Information given -
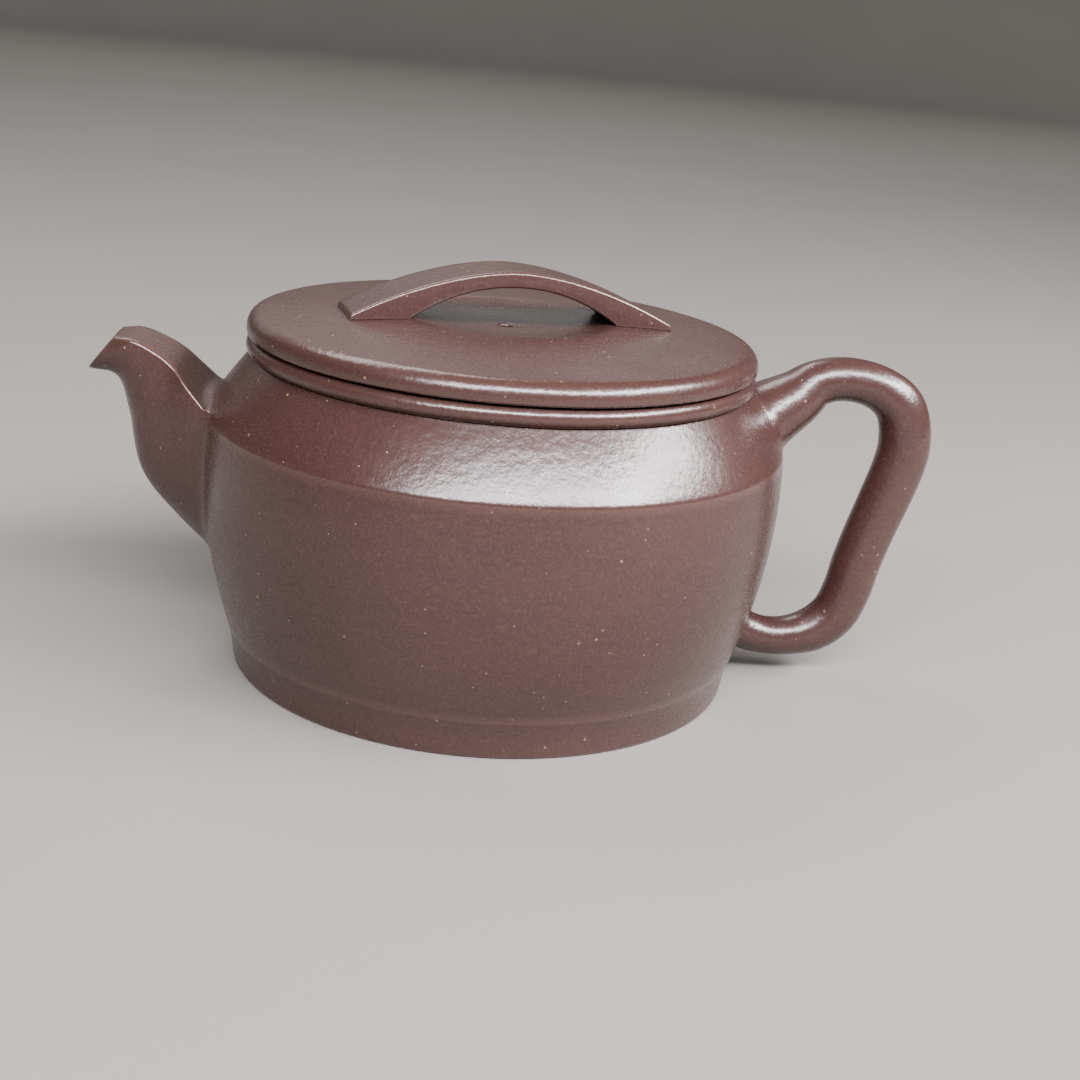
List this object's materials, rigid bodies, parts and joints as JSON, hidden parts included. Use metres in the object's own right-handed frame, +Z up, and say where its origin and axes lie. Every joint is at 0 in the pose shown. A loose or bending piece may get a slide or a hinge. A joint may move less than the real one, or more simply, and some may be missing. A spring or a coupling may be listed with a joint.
{
  "type": "clay teapot",
  "caption": "Low round unglazed clay teapot with a flat overlapping lid, arched bridge knob, short curved spout and ear-shaped handle; the lid turns and lifts off.",
  "frame": {"origin": "centre of the flat underside, on the pot's axis, at the table", "axes": "+Z up along the pot's axis, spout towards -X, handle towards +X, so X is the longest side and Z the shortest"},
  "size_m": [0.1468, 0.1, 0.0705],
  "materials": {
    "burnished_clay": "unglazed purple-brown stoneware, burnished to a soft satin, with fine pale specks",
    "raw_clay": "the same unglazed purple-brown stoneware left matt"
  },
  "bodies": {
    "pot": {"base_disc": "raw_clay", "foot_band": "burnished_clay", "body_wall": "burnished_clay", "shoulder_disc": "burnished_clay", "mouth_ring": "burnished_clay", "spout": "burnished_clay", "spout_strainer": "raw_clay", "handle": "burnished_clay"},
    "lid_lift_body": {"lid_collar": "raw_clay"},
    "lid": {"lid_plate": "burnished_clay", "lid_bridge": "burnished_clay"}
  },
  "joints": [
    {"name": "lid_lift", "type": "slide", "parent": "pot", "child": "lid_lift_body", "axis": [0, 0, 1], "range_m": [0, 0.06]},
    {"name": "lid_turn", "type": "hinge", "parent": "lid_lift_body", "child": "lid", "pos_m": [0, 0, 0.05695], "axis": [0, 0, 1], "continuous": true}
  ]
}
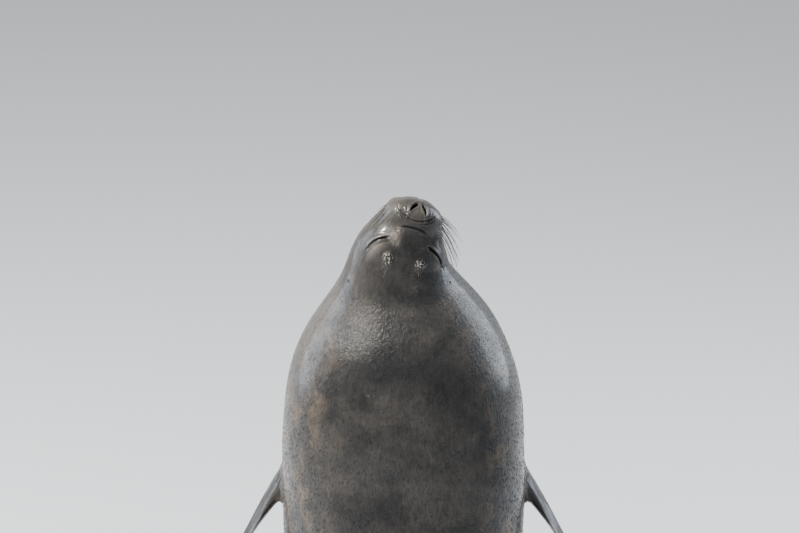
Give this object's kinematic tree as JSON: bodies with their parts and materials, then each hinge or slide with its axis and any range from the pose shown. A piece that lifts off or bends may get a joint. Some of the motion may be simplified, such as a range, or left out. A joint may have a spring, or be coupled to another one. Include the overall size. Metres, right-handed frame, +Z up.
{
  "type": "elephant seal model",
  "caption": "Life-size young elephant seal hanging upright with its head thrown back, eyes closed and nose to the sky, held by rods on a flat display base.",
  "frame": {"origin": "middle of the display base's underside", "axes": "+Z up, from the base to the nose; -Y is the side of the animal's back; +X is the animal's right"},
  "size_m": [0.96, 1.36, 2.0845],
  "materials": {
    "hide": "wet, short grey-brown coat, darker down the middle of the back and paler on the sides",
    "flipper_skin": "wet, nearly bare dark skin",
    "horn": "dark, smooth horn of nails and whiskers",
    "base_wood": "dark oiled wood, satin",
    "rod_steel": "brushed steel"
  },
  "bodies": {
    "root": {"head": "hide", "lower_jaw": "hide", "closed_eye_left": "hide", "closed_eye_right": "hide", "neck": "hide", "chest": "hide", "belly": "hide", "hips": "hide", "tail": "hide", "foreflipper_left": "flipper_skin", "foreflipper_right": "flipper_skin", "hindflipper_left": "flipper_skin", "hindflipper_right": "flipper_skin", "nail_left_1": "horn", "nail_left_2": "horn", "nail_left_3": "horn", "nail_left_4": "horn", "nail_left_5": "horn", "nail_right_1": "horn", "nail_right_2": "horn", "nail_right_3": "horn", "nail_right_4": "horn", "nail_right_5": "horn", "stand_base": "base_wood", "stand_flange_front": "rod_steel", "stand_flange_rear": "rod_steel", "stand_rod_front": "rod_steel", "stand_rod_rear": "rod_steel"}
  },
  "joints": []
}
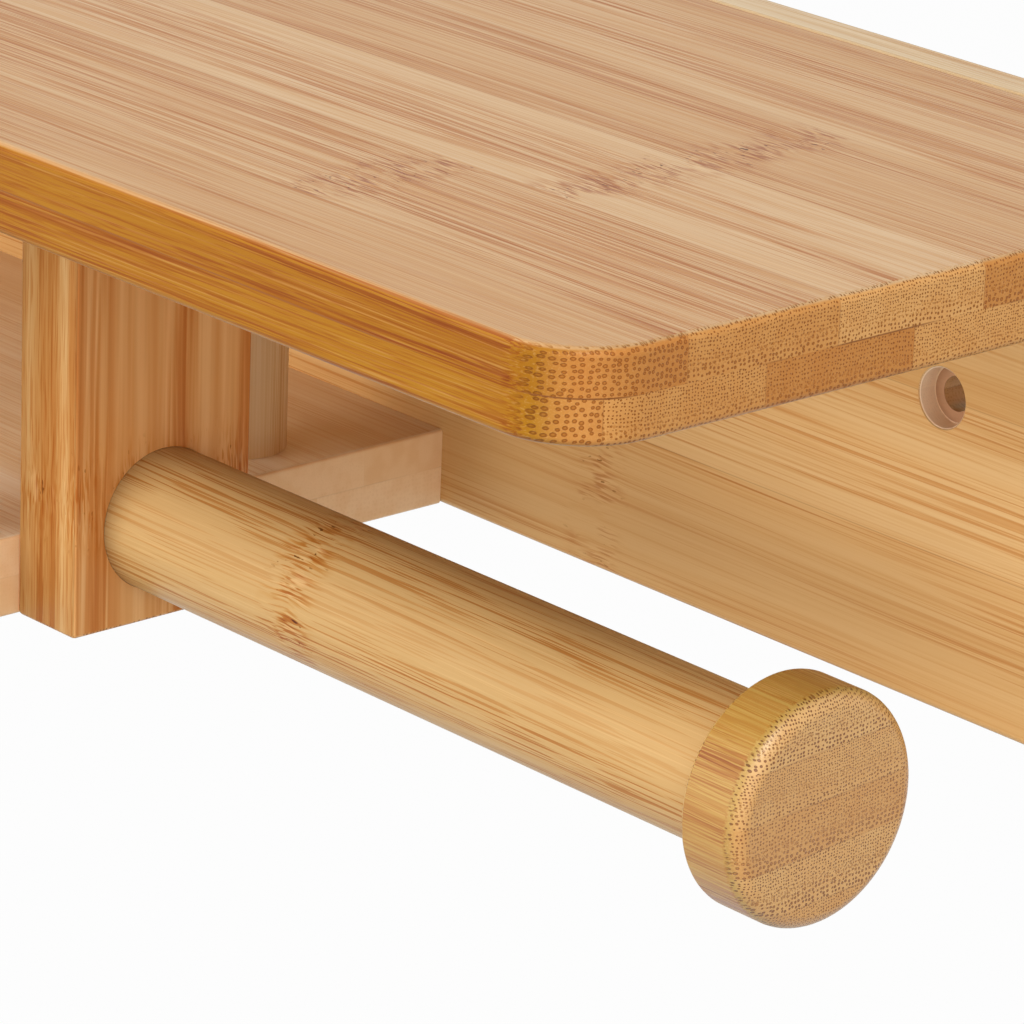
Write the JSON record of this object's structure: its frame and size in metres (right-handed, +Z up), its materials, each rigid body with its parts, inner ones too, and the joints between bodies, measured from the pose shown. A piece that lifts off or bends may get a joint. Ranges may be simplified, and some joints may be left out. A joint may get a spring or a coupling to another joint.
{
  "type": "toilet paper holder with shelf",
  "caption": "Wall-mounted bamboo toilet paper holder: a shelf on a back board, a fixed rod with a knob under it, and an open compartment beside the roll.",
  "frame": {"origin": "middle of the back board's rear face, at the height of the two wall screws", "axes": "+Z up, +X to the right of a person facing the wall, +Y into the wall"},
  "size_m": [0.4, 0.133, 0.091],
  "materials": {
    "shelf_bamboo": "clear satin lacquer on pale horizontal-grain bamboo",
    "back_bamboo": "clear satin lacquer on pale bamboo",
    "lower_bamboo": "clear satin lacquer on pinkish bamboo",
    "post_bamboo": "clear satin lacquer on reddish upright bamboo",
    "rod_bamboo": "clear satin lacquer on yellow bamboo",
    "knob_bamboo": "clear satin lacquer on turned bamboo",
    "pillar_bamboo": "clear satin lacquer on pale bamboo",
    "screw_steel": "bright zinc plating",
    "pin_beech": "plain unfinished beech"
  },
  "bodies": {
    "root": {"top_shelf": "shelf_bamboo", "back_board": "back_bamboo", "lower_shelf": "lower_bamboo", "roll_post": "post_bamboo", "roll_rod": "rod_bamboo", "roll_knob": "knob_bamboo", "pillar_rear_right": "pillar_bamboo", "pillar_front_right": "pillar_bamboo", "pillar_rear_left": "pillar_bamboo", "pillar_front_left": "pillar_bamboo", "top_shelf_screws": "screw_steel", "lower_shelf_screws": "screw_steel", "pillar_screws": "screw_steel", "rod_screw": "screw_steel", "pillar_pins": "pin_beech", "post_top_pins": "pin_beech", "post_shelf_pins": "pin_beech", "knob_pin": "pin_beech"}
  },
  "joints": []
}
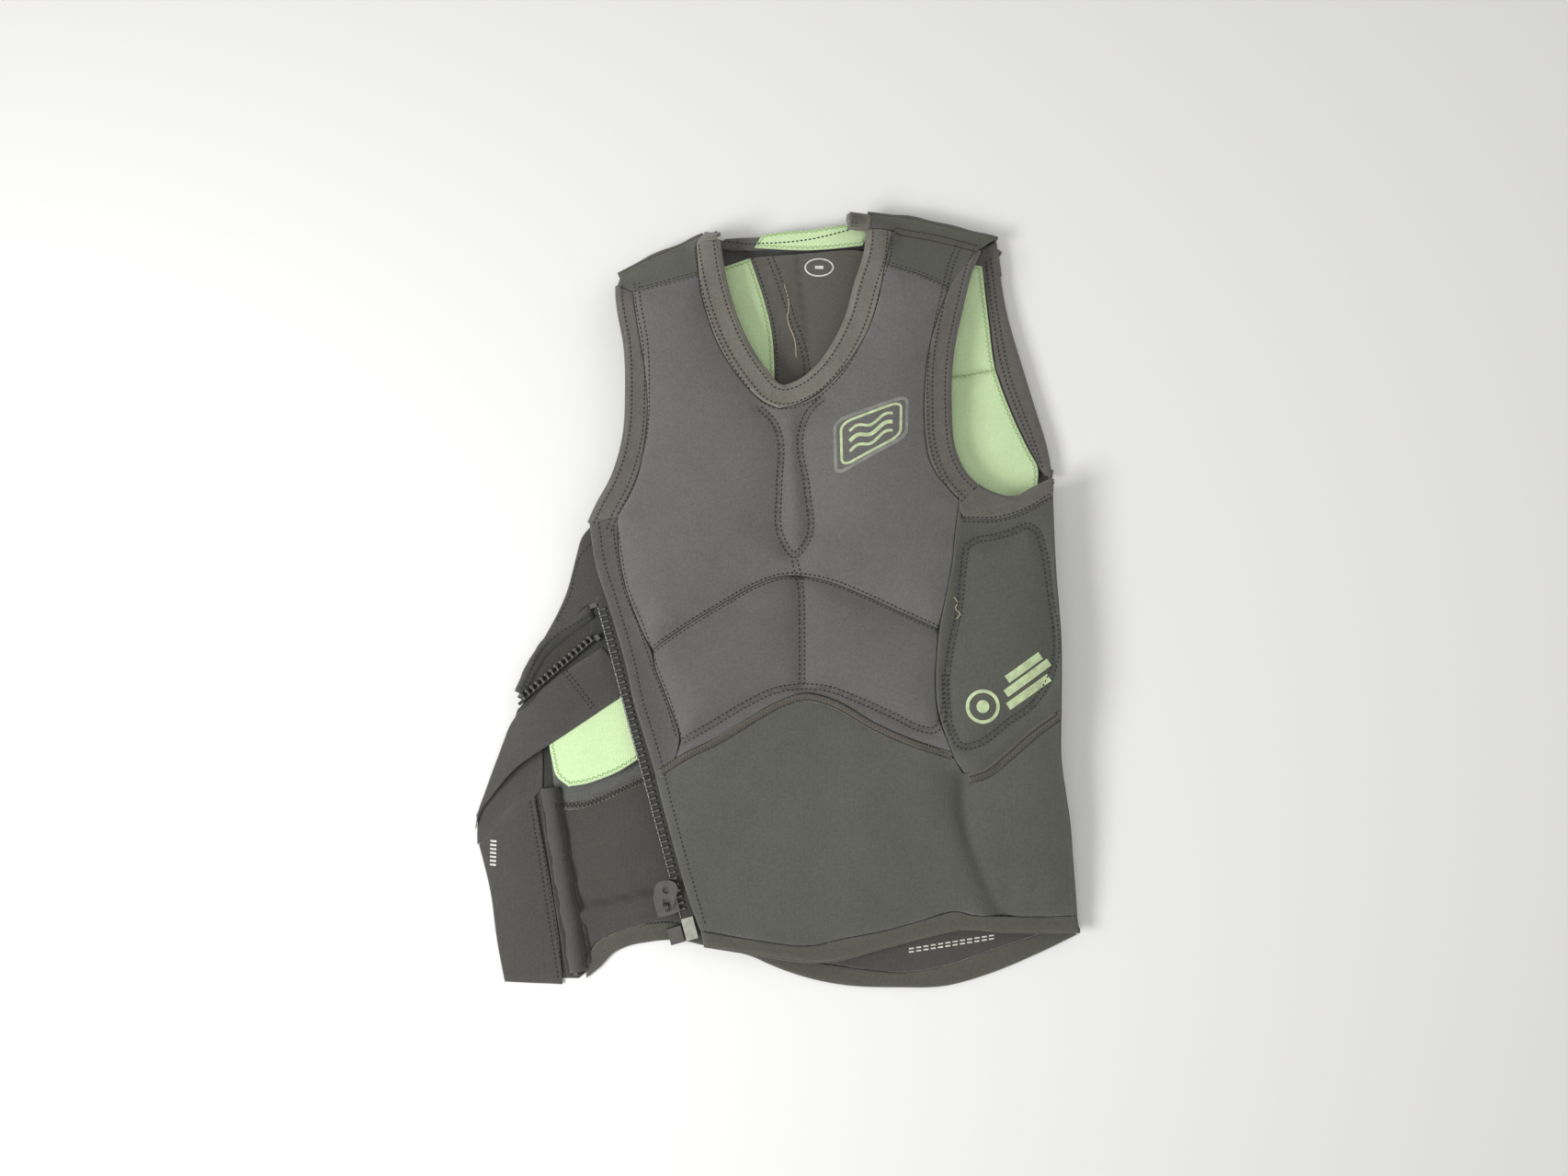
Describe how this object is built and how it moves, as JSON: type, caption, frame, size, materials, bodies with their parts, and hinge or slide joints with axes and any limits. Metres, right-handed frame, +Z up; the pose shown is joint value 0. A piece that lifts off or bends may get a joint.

What to produce -
Reproduce all of the data exactly; the pictures do not belong in the copy.

Answer to this exercise -
List this object's materials, rigid bodies, parts and joints as JSON, hidden parts included. Use metres in the object's own right-handed frame, +Z up, and say where its origin and axes lie. Every joint is at 0 in the pose shown. A loose or bending piece may get a slide or a hinge. A joint may move less than the real one, or more simply, and some may be missing. A spring or a coupling may be listed with a joint.
{
  "type": "clay teapot",
  "caption": "Low round unglazed clay teapot with a flat overlapping lid, arched bridge knob, short curved spout and ear-shaped handle; the lid turns and lifts off.",
  "frame": {"origin": "centre of the flat underside, on the pot's axis, at the table", "axes": "+Z up along the pot's axis, spout towards -X, handle towards +X, so X is the longest side and Z the shortest"},
  "size_m": [0.1468, 0.1, 0.0705],
  "materials": {
    "burnished_clay": "unglazed purple-brown stoneware, burnished to a soft satin, with fine pale specks",
    "raw_clay": "the same unglazed purple-brown stoneware left matt"
  },
  "bodies": {
    "pot": {"base_disc": "raw_clay", "foot_band": "burnished_clay", "body_wall": "burnished_clay", "shoulder_disc": "burnished_clay", "mouth_ring": "burnished_clay", "spout": "burnished_clay", "spout_strainer": "raw_clay", "handle": "burnished_clay"},
    "lid_lift_body": {"lid_collar": "raw_clay"},
    "lid": {"lid_plate": "burnished_clay", "lid_bridge": "burnished_clay"}
  },
  "joints": [
    {"name": "lid_lift", "type": "slide", "parent": "pot", "child": "lid_lift_body", "axis": [0, 0, 1], "range_m": [0, 0.06]},
    {"name": "lid_turn", "type": "hinge", "parent": "lid_lift_body", "child": "lid", "pos_m": [0, 0, 0.05695], "axis": [0, 0, 1], "continuous": true}
  ]
}
Give this object's kinematic tree as JSON: bodies with their parts and materials, then each hinge or slide with its axis and any range from the pose shown. A piece that lifts off or bends may get a joint. Some of the motion may be simplified, such as a range, or left out. A joint may have a spring, or be coupled to another one. Include the overall size. Metres, right-handed frame, +Z up.
{
  "type": "elephant seal model",
  "caption": "Life-size young elephant seal hanging upright with its head thrown back, eyes closed and nose to the sky, held by rods on a flat display base.",
  "frame": {"origin": "middle of the display base's underside", "axes": "+Z up, from the base to the nose; -Y is the side of the animal's back; +X is the animal's right"},
  "size_m": [0.96, 1.36, 2.0845],
  "materials": {
    "hide": "wet, short grey-brown coat, darker down the middle of the back and paler on the sides",
    "flipper_skin": "wet, nearly bare dark skin",
    "horn": "dark, smooth horn of nails and whiskers",
    "base_wood": "dark oiled wood, satin",
    "rod_steel": "brushed steel"
  },
  "bodies": {
    "root": {"head": "hide", "lower_jaw": "hide", "closed_eye_left": "hide", "closed_eye_right": "hide", "neck": "hide", "chest": "hide", "belly": "hide", "hips": "hide", "tail": "hide", "foreflipper_left": "flipper_skin", "foreflipper_right": "flipper_skin", "hindflipper_left": "flipper_skin", "hindflipper_right": "flipper_skin", "nail_left_1": "horn", "nail_left_2": "horn", "nail_left_3": "horn", "nail_left_4": "horn", "nail_left_5": "horn", "nail_right_1": "horn", "nail_right_2": "horn", "nail_right_3": "horn", "nail_right_4": "horn", "nail_right_5": "horn", "stand_base": "base_wood", "stand_flange_front": "rod_steel", "stand_flange_rear": "rod_steel", "stand_rod_front": "rod_steel", "stand_rod_rear": "rod_steel"}
  },
  "joints": []
}
Write the JSON record of this object's structure: its frame and size in metres (right-handed, +Z up), its materials, each rigid body with its parts, inner ones too, and the joints between bodies, measured from the pose shown. A piece that lifts off or bends may get a joint. Ranges may be simplified, and some joints may be left out. A joint may get a spring or a coupling to another joint.
{
  "type": "toilet paper holder with shelf",
  "caption": "Wall-mounted bamboo toilet paper holder: a shelf on a back board, a fixed rod with a knob under it, and an open compartment beside the roll.",
  "frame": {"origin": "middle of the back board's rear face, at the height of the two wall screws", "axes": "+Z up, +X to the right of a person facing the wall, +Y into the wall"},
  "size_m": [0.4, 0.133, 0.091],
  "materials": {
    "shelf_bamboo": "clear satin lacquer on pale horizontal-grain bamboo",
    "back_bamboo": "clear satin lacquer on pale bamboo",
    "lower_bamboo": "clear satin lacquer on pinkish bamboo",
    "post_bamboo": "clear satin lacquer on reddish upright bamboo",
    "rod_bamboo": "clear satin lacquer on yellow bamboo",
    "knob_bamboo": "clear satin lacquer on turned bamboo",
    "pillar_bamboo": "clear satin lacquer on pale bamboo",
    "screw_steel": "bright zinc plating",
    "pin_beech": "plain unfinished beech"
  },
  "bodies": {
    "root": {"top_shelf": "shelf_bamboo", "back_board": "back_bamboo", "lower_shelf": "lower_bamboo", "roll_post": "post_bamboo", "roll_rod": "rod_bamboo", "roll_knob": "knob_bamboo", "pillar_rear_right": "pillar_bamboo", "pillar_front_right": "pillar_bamboo", "pillar_rear_left": "pillar_bamboo", "pillar_front_left": "pillar_bamboo", "top_shelf_screws": "screw_steel", "lower_shelf_screws": "screw_steel", "pillar_screws": "screw_steel", "rod_screw": "screw_steel", "pillar_pins": "pin_beech", "post_top_pins": "pin_beech", "post_shelf_pins": "pin_beech", "knob_pin": "pin_beech"}
  },
  "joints": []
}
Describe how this object is built and how it moves, as JSON: type, caption, frame, size, materials, bodies with their parts, and hinge or slide joints with axes and any limits. Metres, right-handed frame, +Z up; the pose shown is joint value 0. A piece that lifts off or bends may get a joint.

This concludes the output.